* **What you should do**: Find and copy each line of the records where the string "True" shows up.

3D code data
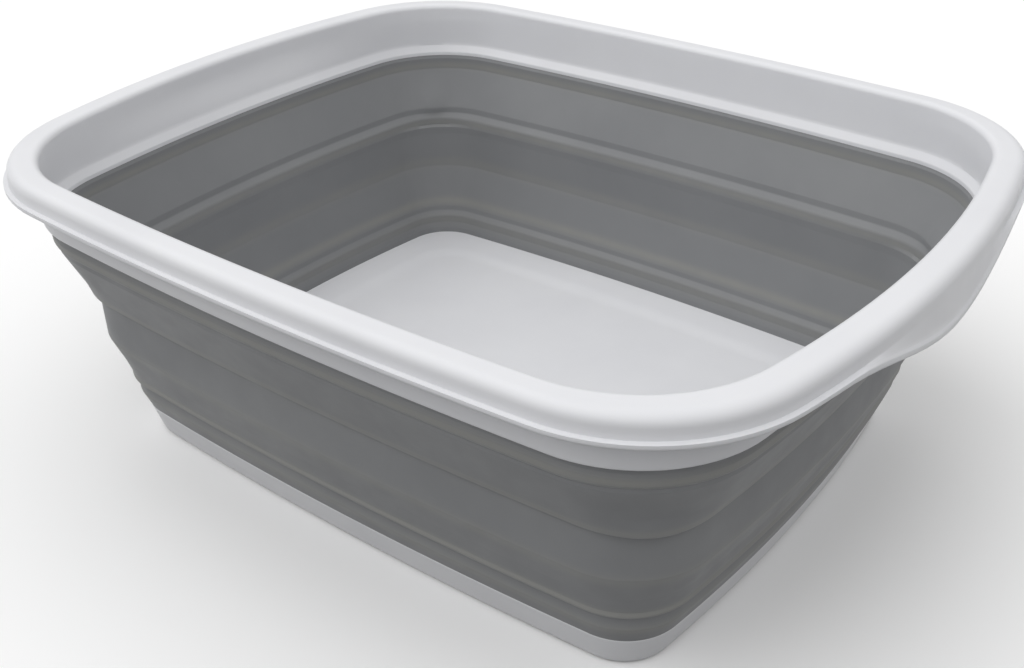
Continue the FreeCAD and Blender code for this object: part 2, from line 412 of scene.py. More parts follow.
class NodeGraph:
    """Small helper that adds and joins the nodes of one material."""

    def __init__(self, name: str) -> None:
        """Start a material with an empty node tree.

        Args:
            name: What to call the material.
        """
        self.material = bpy.data.materials.new(name)
        self.material.use_nodes = True
        self.tree = self.material.node_tree
        self.tree.nodes.clear()
        self.shader = self.add("ShaderNodeBsdfPrincipled")
        output = self.add("ShaderNodeOutputMaterial")
        self.join(self.shader.outputs["BSDF"], output.inputs["Surface"])
        self.place = self.add("ShaderNodeTexCoord").outputs["Object"]

    def add(self, kind: str, **settings: object) -> bpy.types.Node:
        """Add a node and set its properties.

        Args:
            kind: What type of node it is.
            settings: The properties to set on it.

        Returns:
            The new node.
        """
        node = self.tree.nodes.new(kind)
        for key, value in settings.items():
            setattr(node, key, value)
        return node

    def join(self, source: bpy.types.NodeSocket, target: bpy.types.NodeSocket) -> None:
        """Link two sockets."""
        self.tree.links.new(source, target)

    def noise(self, scale: float, detail: float = 2.0) -> bpy.types.NodeSocket:
        """Noise over the surface.

        Args:
            scale: Cells per metre.
            detail: How many finer layers it has.

        Returns:
            The noise's value.
        """
        node = self.add("ShaderNodeTexNoise")
        node.inputs["Scale"].default_value = scale
        node.inputs["Detail"].default_value = detail
        self.join(self.place, node.inputs["Vector"])
        return node.outputs["Fac"]

    def spread(self, source: bpy.types.NodeSocket, low: float, high: float,
               from_low: float = 0.3, from_high: float = 0.7) -> bpy.types.NodeSocket:
        """Map a pattern to a range of values.

        Args:
            source: The pattern.
            low: Value at and under from_low.
            high: Value at and over from_high.
            from_low: Where the pattern's range starts.
            from_high: Where it ends.

        Returns:
            The mapped value.
        """
        node = self.add("ShaderNodeMapRange")
        node.inputs["From Min"].default_value = from_low
        node.inputs["From Max"].default_value = from_high
        node.inputs["To Min"].default_value = low
        node.inputs["To Max"].default_value = high
        self.join(source, node.inputs["Value"])
        return node.outputs["Result"]

    def mix(self, share: bpy.types.NodeSocket, first: object, second: object
            ) -> bpy.types.NodeSocket:
        """Mix two colours.

        Args:
            share: How much of the second colour there is, 0 to 1.
            first: A socket or a plain colour.
            second: A socket or a plain colour.

        Returns:
            The mixed colour.
        """
        node = self.add("ShaderNodeMix", data_type="RGBA")
        self.join(share, node.inputs["Factor"])
        colours = [s for s in node.inputs if s.type == "RGBA"]
        for socket, colour in zip(colours, (first, second)):
            if isinstance(colour, bpy.types.NodeSocket):
                self.join(colour, socket)
            else:
                socket.default_value = (*colour, 1.0)
        return next(s for s in node.outputs if s.type == "RGBA")

    def bump(self, height: bpy.types.NodeSocket, strength: float, distance: float,
             under: bpy.types.NodeSocket | None = None) -> bpy.types.NodeSocket:
        """Surface grain from a height pattern.

        Args:
            height: The pattern.
            strength: How strongly it shows, 0 to 1.
            distance: How high it is, in metres.
            under: Another grain that this one lies over.

        Returns:
            The grained normal.
        """
        node = self.add("ShaderNodeBump")
        node.inputs["Strength"].default_value = strength
        node.inputs["Distance"].default_value = distance
        self.join(height, node.inputs["Height"])
        if under is not None:
            self.join(under, node.inputs["Normal"])
        return node.outputs["Normal"]


@dataclass(frozen=True)
class SatinPolypropylene:
    """White moulded plastic: satin, faintly cool, with a fine spark-eroded grain."""

    colour: tuple[float, float, float] = (0.765, 0.77, 0.792)
    shade: tuple[float, float, float] = (0.725, 0.73, 0.755)
    roughness: tuple[float, float] = (0.36, 0.46)
    grain_scale: float = 2600.0
    grain: tuple[float, float] = (0.10, 0.00008)
    cloud_scale: float = 14.0
    flow_scale: float = 126.0
    flow: tuple[float, float] = (0.05, 0.0003)
    refraction: float = 1.49
    depth_weight: float = 0.06
    depth_radius: tuple[float, float, float] = (0.004, 0.004, 0.0045)

    def material(self, name: str) -> bpy.types.Material:
        """Build the material.

        Args:
            name: What to call it.

        Returns:
            The finished material.
        """
        graph = NodeGraph(name)
        cloud = graph.noise(self.cloud_scale, 3.0)
        grain = graph.noise(self.grain_scale, 2.0)
        flow = graph.noise(self.flow_scale, 4.0)
        graph.join(graph.mix(graph.spread(cloud, 0.0, 1.0), self.colour, self.shade),
                   graph.shader.inputs["Base Color"])
        graph.join(graph.spread(flow, *self.roughness), graph.shader.inputs["Roughness"])
        graph.join(graph.bump(grain, *self.grain, graph.bump(flow, *self.flow)),
                   graph.shader.inputs["Normal"])
        graph.shader.inputs["IOR"].default_value = self.refraction
        graph.shader.inputs["Subsurface Weight"].default_value = self.depth_weight
        graph.shader.inputs["Subsurface Radius"].default_value = self.depth_radius
        graph.shader.inputs["Subsurface Scale"].default_value = 1.0
        return graph.material


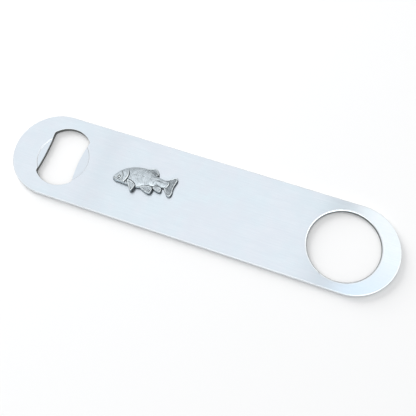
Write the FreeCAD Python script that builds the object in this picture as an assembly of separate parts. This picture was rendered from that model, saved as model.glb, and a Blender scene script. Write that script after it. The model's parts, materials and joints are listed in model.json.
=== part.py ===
import FreeCAD
import Part

import math
import os

"""Flat bar-blade bottle opener with a cast pewter carp emblem, in millimetres.

The blade lies flat, with its back on z = 0. X runs along the blade, from the cap opening at -X to the finger
hole at +X, and Z points out of the face that carries the emblem. The origin is the middle of the back.

Pieces, bottom to top:
    blade           one stamped stainless plate: round ends, a cap opening, a finger hole and a coined ring
    adhesive_layer  the bond line that holds the emblem on
    carp_emblem     one pewter casting: a domed carp in relief with five fins, seen from its left side
"""

V = FreeCAD.Vector

# ---- driving dimensions of the blade ----
BLADE_LENGTH = 178.0
BLADE_WIDTH = 40.0
BLADE_THICKNESS = 2.0
BLADE_EDGE_RADIUS = 0.4

FINGER_HOLE_RADIUS = 15.5
FINGER_HOLE_TO_END = 8.1
FINGER_HOLE_EDGE_RADIUS = 0.85

MOUTH_LENGTH = 28.6          # across the blade, crown to crown of its two arched ends
MOUTH_CENTRE_X = -65.4
MOUTH_LIP_HALF_SPAN = 10.2   # half of the lip's length, corner to corner
MOUTH_LIP_X = -74.3          # the lip's corners; the lip is the side that hooks under a cap
MOUTH_LIP_BULGE = 0.45       # how far the lip's middle stands into the opening
MOUTH_HEEL_HALF_SPAN = 10.1
MOUTH_HEEL_X = -56.5         # the heel's corners; the heel is the side that presses on the cap
MOUTH_HEEL_BULGE = 0.95
MOUTH_CORNER_RADIUS = 1.3
MOUTH_EDGE_RADIUS = 0.2

COIN_RADIUS = 12.05          # the ring that a die has struck round the mouth
COIN_CENTRE = (-65.0, -1.0)
COIN_DEPTH = 0.3
COIN_DRAFT = 0.2             # how much smaller the floor's radius is than the rim's

# ---- driving dimensions of the emblem ----
ADHESIVE_THICKNESS = 0.15
ADHESIVE_SPREAD = 0.92       # the bond line's size as a share of the body that it lies under
EMBLEM_CENTRE = (-25.5, 1.0)
DOME_HEIGHT = 2.9            # the body's crown above the casting's back
DOME_HALF_LENGTH = 15.0
DOME_HALF_WIDTH = 5.6
DOME_CENTRE = (-2.0, -0.2)   # from the emblem's centre
BODY_TILT_DEG = 9.0          # the carp swims slightly tail-up
HEAD_STEP = 0.3              # how much the gill cover raises the crown of the dome
PECTORAL_STEP = 0.75         # how much the pectoral fin raises it, where it lies over the flank
EYE_RADIUS = 0.6
EYE_CENTRE = (-10.9, -2.4)
EYE_PROUD = 0.2

# Outlines of the carp's parts, from the emblem's centre. Each is a closed smooth curve through its points.
BODY_OUTLINE = [
    (-13.6, -3.8), (-13.3, -2.6), (-12.1, -0.5), (-10.0, 1.7), (-7.2, 3.4), (-4.2, 4.4), (-1.2, 4.8), (1.6, 4.3),
    (4.6, 3.2), (7.0, 2.6), (9.4, 2.4), (11.0, 2.2), (11.4, 0.8), (10.8, -1.0), (8.4, -1.8), (5.5, -2.4),
    (2.5, -3.8), (-1.0, -4.9), (-5.5, -5.1), (-9.8, -4.9), (-12.6, -4.6),
]
HEAD_OUTLINE = [
    (-15.0, -5.0), (-14.0, 0.0), (-10.0, 3.8), (-8.6, 2.4), (-7.4, 0.6), (-6.8, -1.4), (-7.0, -3.1), (-7.8, -4.7),
    (-9.0, -6.4), (-13.0, -6.6),
]
TAIL_OUTLINE = [
    (9.4, 2.4), (11.1, 3.4), (12.8, 4.7), (13.9, 5.0), (14.6, 4.1), (14.3, 1.6), (14.1, -0.6), (14.4, -2.7),
    (13.8, -4.5), (12.6, -4.5), (11.1, -3.0), (9.9, -1.6), (9.2, 0.4),
]
DORSAL_OUTLINE = [
    (-1.6, 4.4), (0.4, 5.2), (1.9, 5.9), (3.3, 6.3), (4.8, 5.4), (5.6, 4.2), (5.6, 3.2), (4.4, 2.6), (1.5, 3.4),
]
PECTORAL_OUTLINE = [
    (-6.3, -3.0), (-4.2, -3.3), (-2.6, -4.2), (-2.3, -5.3), (-2.9, -7.1), (-3.5, -7.6), (-4.8, -6.2), (-5.8, -4.9),
    (-6.5, -3.9),
]
PELVIC_OUTLINE = [
    (-0.4, -4.5), (1.0, -5.2), (2.9, -5.9), (4.2, -6.1), (5.1, -5.8), (5.5, -4.8), (5.3, -3.4), (4.0, -2.2),
    (1.4, -2.2),
]
ANAL_OUTLINE = [
    (5.4, -3.4), (7.0, -3.9), (8.5, -4.1), (9.3, -3.7), (9.4, -2.8), (8.9, -1.8), (7.2, -1.4), (5.4, -1.9),
]
# Each fin's outline and its thickness above the casting's back.
FINS = {
    "tail": (TAIL_OUTLINE, 1.25),
    "dorsal": (DORSAL_OUTLINE, 1.2),
    "pectoral": (PECTORAL_OUTLINE, 1.7),
    "pelvic": (PELVIC_OUTLINE, 1.5),
    "anal": (ANAL_OUTLINE, 1.4),
}

# ---- worked out from the driving dimensions ----
HALF_LENGTH = BLADE_LENGTH / 2
HALF_WIDTH = BLADE_WIDTH / 2
END_CENTRE_X = HALF_LENGTH - HALF_WIDTH
FINGER_HOLE_X = HALF_LENGTH - FINGER_HOLE_TO_END - FINGER_HOLE_RADIUS
EMBLEM_BASE_Z = BLADE_THICKNESS + ADHESIVE_THICKNESS
CUT_CLEARANCE = 1.0          # how far a cutting tool runs past the face that it cuts
RIM_MARGIN = 0.5             # how far past a hole its rim edges are looked for
FLATNESS = 1e-4              # an edge that rises less than this is flat


def prism(edges, z_low, z_high):
    """The solid between z_low and z_high inside a closed ring of edges that lie on z = 0."""
    face = Part.Face(Part.Wire(edges))
    face.translate(V(0, 0, z_low))
    return face.extrude(V(0, 0, z_high - z_low))


def arc(start, through, end):
    """The circular edge from start to end by way of through, on z = 0."""
    return Part.Arc(V(*start, 0), V(*through, 0), V(*end, 0)).toShape()


def line(start, end):
    return Part.LineSegment(V(*start, 0), V(*end, 0)).toShape()


def edges_where(shape, wanted):
    return [edge for edge in shape.Edges if wanted(edge)]


def flat_edge(edge):
    """True of an edge that lies in one horizontal plane."""
    return edge.BoundBox.ZLength < FLATNESS


def upright_edge(edge):
    return edge.BoundBox.XLength < FLATNESS and edge.BoundBox.YLength < FLATNESS


def blade_blank():
    """The plate with its two semicircular ends, and its outer edges rounded."""
    x, y = END_CENTRE_X, HALF_WIDTH
    outline = [
        line((-x, -y), (x, -y)),
        arc((x, -y), (HALF_LENGTH, 0), (x, y)),
        line((x, y), (-x, y)),
        arc((-x, y), (-HALF_LENGTH, 0), (-x, -y)),
    ]
    blank = prism(outline, 0, BLADE_THICKNESS)
    return blank.makeFillet(BLADE_EDGE_RADIUS, edges_where(blank, flat_edge))


def mouth_cutter():
    """The cap opening: a lip and a heel that bulge into it, two arched ends and four rounded corners."""
    lip_low, lip_high = (MOUTH_LIP_X, -MOUTH_LIP_HALF_SPAN), (MOUTH_LIP_X, MOUTH_LIP_HALF_SPAN)
    heel_low, heel_high = (MOUTH_HEEL_X, -MOUTH_HEEL_HALF_SPAN), (MOUTH_HEEL_X, MOUTH_HEEL_HALF_SPAN)
    crown = MOUTH_LENGTH / 2
    outline = [
        arc(lip_low, (MOUTH_CENTRE_X, -crown), heel_low),
        arc(heel_low, (MOUTH_HEEL_X - MOUTH_HEEL_BULGE, 0), heel_high),
        arc(heel_high, (MOUTH_CENTRE_X, crown), lip_high),
        arc(lip_high, (MOUTH_LIP_X + MOUTH_LIP_BULGE, 0), lip_low),
    ]
    cutter = prism(outline, -CUT_CLEARANCE, BLADE_THICKNESS + CUT_CLEARANCE)
    return cutter.makeFillet(MOUTH_CORNER_RADIUS, edges_where(cutter, upright_edge))


def finger_hole_cutter():
    height = BLADE_THICKNESS + 2 * CUT_CLEARANCE
    return Part.makeCylinder(FINGER_HOLE_RADIUS, height, V(FINGER_HOLE_X, 0, -CUT_CLEARANCE))


def coin_cutter():
    """The struck ring: a shallow round recess whose wall leans outwards."""
    floor_z = BLADE_THICKNESS - COIN_DEPTH
    wall_slope = COIN_DRAFT / COIN_DEPTH
    height = COIN_DEPTH + CUT_CLEARANCE
    return Part.makeCone(COIN_RADIUS - COIN_DRAFT, COIN_RADIUS - COIN_DRAFT + wall_slope * height, height,
                         V(*COIN_CENTRE, floor_z))


def rounded_rim(plate, radius, x_low, x_high):
    """plate with both rims rounded of the hole that spans x_low to x_high."""
    def on_rim(edge):
        box = edge.BoundBox
        return flat_edge(edge) and x_low - RIM_MARGIN <= box.XMin and box.XMax <= x_high + RIM_MARGIN
    return plate.makeFillet(radius, edges_where(plate, on_rim))


def blade():
    """The stamped plate: blanked and pierced, its edges tumbled round, and then coined round the mouth."""
    plate = blade_blank().cut(mouth_cutter())
    plate = rounded_rim(plate, MOUTH_EDGE_RADIUS, MOUTH_LIP_X, MOUTH_HEEL_X)
    plate = plate.cut(finger_hole_cutter())
    plate = rounded_rim(plate, FINGER_HOLE_EDGE_RADIUS, FINGER_HOLE_X - FINGER_HOLE_RADIUS,
                        FINGER_HOLE_X + FINGER_HOLE_RADIUS)
    return plate.cut(coin_cutter())


def outline_edge(points, share=1.0):
    """The closed smooth edge through an outline's points, drawn to that share of its size about the dome's centre."""
    centre = [sum(pair) for pair in zip(EMBLEM_CENTRE, DOME_CENTRE)]
    curve = Part.BSplineCurve()
    curve.interpolate([V(centre[0] + share * (x - DOME_CENTRE[0]), centre[1] + share * (y - DOME_CENTRE[1]), 0)
                       for x, y in points], PeriodicFlag=True)
    return [curve.toShape()]


def dome(height):
    """The crowned body as an ellipsoid, long way along the carp, its middle on the casting's back."""
    stretch = FreeCAD.Matrix()
    stretch.scale(DOME_HALF_LENGTH, DOME_HALF_WIDTH, height)
    ball = Part.makeSphere(1.0).transformGeometry(stretch)
    ball.rotate(V(0, 0, 0), V(0, 0, 1), BODY_TILT_DEG)
    ball.translate(V(EMBLEM_CENTRE[0] + DOME_CENTRE[0], EMBLEM_CENTRE[1] + DOME_CENTRE[1], EMBLEM_BASE_Z))
    return ball


def upright_block(outline):
    """The column over an outline, from the casting's back to well above its crown."""
    return prism(outline_edge(outline), EMBLEM_BASE_Z, EMBLEM_BASE_Z + 2 * DOME_HEIGHT)


def body():
    """The flank, with the head's step at the gill cover and the pectoral fin's step over the flank."""
    block = upright_block(BODY_OUTLINE)
    shape = block.common(dome(DOME_HEIGHT))
    for outline, step in ((HEAD_OUTLINE, HEAD_STEP), (PECTORAL_OUTLINE, PECTORAL_STEP)):
        shape = shape.fuse(block.common(upright_block(outline)).common(dome(DOME_HEIGHT + step)))
    return shape


def eye():
    """A small ball set into the head, at the height of the dome under it."""
    tilt = math.radians(BODY_TILT_DEG)
    x, y = EYE_CENTRE[0] - DOME_CENTRE[0], EYE_CENTRE[1] - DOME_CENTRE[1]
    along = (x * math.cos(tilt) + y * math.sin(tilt)) / DOME_HALF_LENGTH
    across = (y * math.cos(tilt) - x * math.sin(tilt)) / DOME_HALF_WIDTH
    surface = (DOME_HEIGHT + HEAD_STEP) * math.sqrt(1 - along ** 2 - across ** 2)
    centre = V(EYE_CENTRE[0] + EMBLEM_CENTRE[0], EYE_CENTRE[1] + EMBLEM_CENTRE[1],
               EMBLEM_BASE_Z + surface + EYE_PROUD - EYE_RADIUS)
    return Part.makeSphere(EYE_RADIUS, centre)


def fin(outline, thickness):
    return prism(outline_edge(outline), EMBLEM_BASE_Z, EMBLEM_BASE_Z + thickness)


def carp_emblem():
    """The one-piece casting: body, head, eye and fins."""
    casting = body().fuse(eye())
    for outline, thickness in FINS.values():
        casting = casting.fuse(fin(outline, thickness))
    return casting.removeSplitter()


def adhesive_layer():
    """The film between the casting's back and the blade. It lies under the body, and the fins overhang it."""
    return prism(outline_edge(BODY_OUTLINE, ADHESIVE_SPREAD), BLADE_THICKNESS, EMBLEM_BASE_Z)


def write(name, shape):
    """Checks a piece and writes it to parts/NAME.step as solids."""
    solids = shape.Solids
    if not solids or not all(solid.isValid() for solid in solids):
        raise ValueError(f"{name} has no valid solid")
    piece = solids[0] if len(solids) == 1 else Part.makeCompound(solids)
    piece.exportStep(os.path.join("parts", name + ".step"))
    box = piece.optimalBoundingBox()
    print(f"{name}: {len(solids)} solid, {piece.Volume:.1f} mm3, "
          f"x {box.XMin:.2f} to {box.XMax:.2f}, y {box.YMin:.2f} to {box.YMax:.2f}, z {box.ZMin:.2f} to {box.ZMax:.2f}")


os.makedirs("parts", exist_ok=True)
write("blade", blade())
write("adhesive_layer", adhesive_layer())
write("carp_emblem", carp_emblem())
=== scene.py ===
# %% [markdown]
# # A flat bar-blade bottle opener with a cast pewter carp
# The real object is three pieces: a stamped stainless blade, a carp cast in pewter, and the film of epoxy
# that bonds the casting to the blade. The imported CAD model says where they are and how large. These cells
# give the blade its rolled rims, struck ring and brushed grain, and sculpt the carp that the CAD model only
# blocks out.

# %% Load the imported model
import json
import math

import bmesh
import bpy
import numpy as np
from mathutils import Matrix, Vector


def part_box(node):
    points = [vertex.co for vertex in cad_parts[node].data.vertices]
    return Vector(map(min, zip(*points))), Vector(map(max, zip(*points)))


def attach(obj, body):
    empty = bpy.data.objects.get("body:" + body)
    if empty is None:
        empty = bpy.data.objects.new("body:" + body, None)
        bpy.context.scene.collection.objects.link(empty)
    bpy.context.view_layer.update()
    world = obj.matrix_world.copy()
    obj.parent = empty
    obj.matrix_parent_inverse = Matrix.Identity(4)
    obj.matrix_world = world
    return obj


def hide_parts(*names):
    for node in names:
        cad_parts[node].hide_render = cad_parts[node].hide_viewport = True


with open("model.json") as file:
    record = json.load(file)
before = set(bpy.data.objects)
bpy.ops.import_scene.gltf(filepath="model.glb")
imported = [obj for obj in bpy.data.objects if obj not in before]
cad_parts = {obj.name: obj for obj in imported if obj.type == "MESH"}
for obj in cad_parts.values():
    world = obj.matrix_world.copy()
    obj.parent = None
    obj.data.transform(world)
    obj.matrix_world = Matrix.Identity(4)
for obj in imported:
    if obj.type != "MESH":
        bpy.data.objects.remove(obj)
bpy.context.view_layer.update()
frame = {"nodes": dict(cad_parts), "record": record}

MM = 0.001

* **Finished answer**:
        self.material.use_nodes = True
@dataclass(frozen=True)
    """True of an edge that lies in one horizontal plane."""
                       for x, y in points], PeriodicFlag=True)
os.makedirs("parts", exist_ok=True)
        cad_parts[node].hide_render = cad_parts[node].hide_viewport = True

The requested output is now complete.